Por Darío Fritz
El club de los chicos duros se continúa agrandando. Y aunque es difícil encontrarlos a todos juntos, la confraternidad allí está, llámese aupando a uno de ellos o lanzándose flores a miles de kilómetros de distancia, a fin de que se visibilice ese espíritu de cuerpo tan propio de los convencidos del orden a base de imposiciones. Ocurrió en Buenos Aires este domingo pasado. Javier Milei asumía la presidencia argentina y los rodearon alguno de esos chicos aliados por el odio al que no piensa igual, los valores democráticos destazados o la irascibilidad hacia el extranjero.

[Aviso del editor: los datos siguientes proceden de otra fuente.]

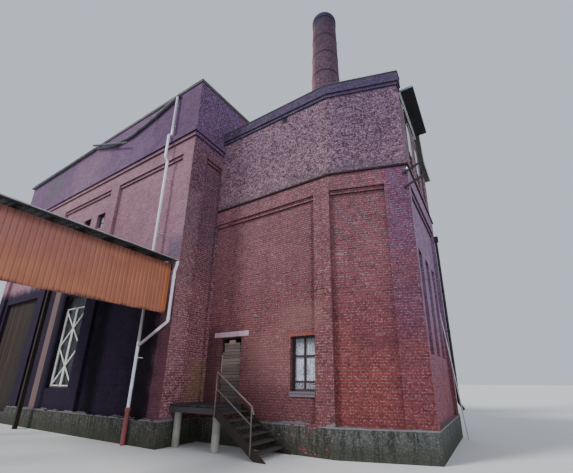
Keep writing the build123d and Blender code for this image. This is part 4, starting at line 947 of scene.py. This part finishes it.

De Milei algo hemos dicho por acá, la aventura de palos de ciego apoyada por 56 por ciento de sus compatriotas comenzará a ver sus resultados en próximas semanas y meses, pero entre quienes se acercaron a participar de su fiesta están el Jair Bolsonaro brasileño que intentó impedir con un motín de sus seguidores la asunción de Lula da Silva; el ultraconservador húngaro, Viktor Orbán, un personaje criticado por restarle independencia al poder judicial y atacar derechos de las minorías como la comunidad LGTBI; y por último, el presidente ucraniano, Volodimir Zelenzky, que donde puede arrimar apoyos en la guerra contra Rusia hace valer su agenda, pero que al interior de un país donde no hay más cabeza que para pensar en cómo evitar que la bota rusa los aniquile, se ha hecho fuerte con la presencia de grupos políticos y sociales de ultraderecha, preponderantes en las revueltas antirrusas de 2014.

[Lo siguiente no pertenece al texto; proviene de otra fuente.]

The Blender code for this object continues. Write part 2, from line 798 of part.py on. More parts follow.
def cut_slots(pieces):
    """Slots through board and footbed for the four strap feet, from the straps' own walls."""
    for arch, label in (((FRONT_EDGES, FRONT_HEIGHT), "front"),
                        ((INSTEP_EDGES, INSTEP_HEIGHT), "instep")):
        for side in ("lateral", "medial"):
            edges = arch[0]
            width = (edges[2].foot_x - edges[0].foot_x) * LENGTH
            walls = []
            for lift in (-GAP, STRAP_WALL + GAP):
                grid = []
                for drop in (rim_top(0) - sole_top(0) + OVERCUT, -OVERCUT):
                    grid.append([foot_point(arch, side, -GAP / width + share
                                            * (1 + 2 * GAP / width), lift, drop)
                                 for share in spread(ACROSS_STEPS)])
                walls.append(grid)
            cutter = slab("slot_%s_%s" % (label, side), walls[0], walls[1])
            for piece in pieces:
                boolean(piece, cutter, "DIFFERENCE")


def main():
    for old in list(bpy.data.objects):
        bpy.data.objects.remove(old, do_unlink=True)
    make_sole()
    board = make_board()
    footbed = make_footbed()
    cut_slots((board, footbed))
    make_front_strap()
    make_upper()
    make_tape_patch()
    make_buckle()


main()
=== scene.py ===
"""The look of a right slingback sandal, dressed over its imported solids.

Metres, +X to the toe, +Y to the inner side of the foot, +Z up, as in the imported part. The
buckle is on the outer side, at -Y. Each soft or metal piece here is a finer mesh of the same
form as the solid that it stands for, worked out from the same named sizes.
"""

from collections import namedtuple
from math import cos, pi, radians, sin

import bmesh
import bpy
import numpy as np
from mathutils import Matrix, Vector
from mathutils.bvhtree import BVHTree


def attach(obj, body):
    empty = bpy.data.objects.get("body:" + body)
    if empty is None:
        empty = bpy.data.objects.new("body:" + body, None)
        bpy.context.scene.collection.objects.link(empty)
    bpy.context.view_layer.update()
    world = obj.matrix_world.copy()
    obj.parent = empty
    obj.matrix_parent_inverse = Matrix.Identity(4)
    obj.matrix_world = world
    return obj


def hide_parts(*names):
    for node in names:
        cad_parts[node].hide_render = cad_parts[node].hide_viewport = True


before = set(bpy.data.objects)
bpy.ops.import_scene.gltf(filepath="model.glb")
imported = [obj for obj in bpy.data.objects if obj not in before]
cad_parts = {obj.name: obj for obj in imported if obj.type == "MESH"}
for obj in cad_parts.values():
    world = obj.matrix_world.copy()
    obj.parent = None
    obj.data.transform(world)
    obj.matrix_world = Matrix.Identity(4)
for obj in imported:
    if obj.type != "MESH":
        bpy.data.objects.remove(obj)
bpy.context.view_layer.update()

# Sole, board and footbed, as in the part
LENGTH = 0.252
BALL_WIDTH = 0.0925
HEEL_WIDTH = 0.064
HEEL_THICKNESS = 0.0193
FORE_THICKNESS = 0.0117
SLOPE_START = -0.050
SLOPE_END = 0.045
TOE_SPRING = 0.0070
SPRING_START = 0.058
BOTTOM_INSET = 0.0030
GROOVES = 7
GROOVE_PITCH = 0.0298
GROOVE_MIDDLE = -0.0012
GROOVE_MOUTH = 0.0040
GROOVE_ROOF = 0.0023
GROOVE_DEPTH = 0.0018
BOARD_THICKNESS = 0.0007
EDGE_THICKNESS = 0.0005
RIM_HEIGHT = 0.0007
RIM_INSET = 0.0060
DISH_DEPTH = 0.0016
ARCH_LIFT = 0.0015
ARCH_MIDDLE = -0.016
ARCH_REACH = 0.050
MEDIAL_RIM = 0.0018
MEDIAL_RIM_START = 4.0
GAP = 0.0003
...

Podrían haber estado Donald Trump y Elon Musk, el salvadoreño Nayib Bukele, o la italiana Giorgia Meloni. Y aunque se hayan caído sus asistencias, el alborozo de todos ellos con el outsider de la política argentina -varios lo son también- se constató previamente en contactos verbales personales y expresiones pública. El tamaño del escaso peso internacional argentino, así como las profundas dificultades económicas del país y las contradicciones que suele aportar el propio Milei, desconocido en el mundo hasta hace cinco meses, pudieron haberse configurado como un fuerte impedimento para que la mesa estuviera completa.
Si bien los une a todos un populismo de derecha y realidades muy distantes, las contradicciones también los ensamblan. Y cierta soledad en sus extremismos. Más allá de las afinidades ideológicas, el intercambio comercial de Buenos Aires con Kiev y Budapest es insignificante. Lo mismo que con El Salvador. Zelensky y Orbán están distanciados por la guerra. El húngaro juega con Rusia en el tablero diplomático y se niega respaldar el ingreso de Ucrania a la Unión Europea, un ajedrez en el que busca obtener ventajas ante los cuestionamientos a sus políticas autoritarias de los socios de la UE. Ambos conversaron el domingo durante la asunción, a cara destemplada, pero eso no quita que quizá días después nos enteremos que se hayan reunido en secreto. Zelensky no logra aún convencer a los republicanos de que le apoyen presupuestos militares por sus disputas con Biden y los demócratas, pero un triunfo de Trump -algo muy posible en las elecciones de noviembre de 2024- igual le abriría las puertas, en caso de continuar la guerra para entonces. Milei a su vez, se deja arropar por Bolsonaro -condenado a ejercer cargos públicos- y le mete una cizaña inverosímil a la relación con Brasil, su principal socio comercial y gobernado por Lula, a quien ha despreciado por sus políticas de izquierda.
Las derechas y ultraderechas se hacen fuertes en contra del orden establecido, apelando a una rebeldía que alguna vez fue de izquierdas -en Buenos Aires también estuvo un socio con opciones futuras muy serias, el líder de la española VOX. El antiprogresismo, confinar derechos, instalar el negacionismo, desterrar la migración o el islam son banderas eficientes que hoy ganan votos. Ninguno de estos personajes reunidos en Buenos Aires seguramente querrá faltar a la mesa el 20 de enero de 2025, si Trump vuelve a jurar ante el Capitolio al que sus huestes intentaron capturar tres años atrás.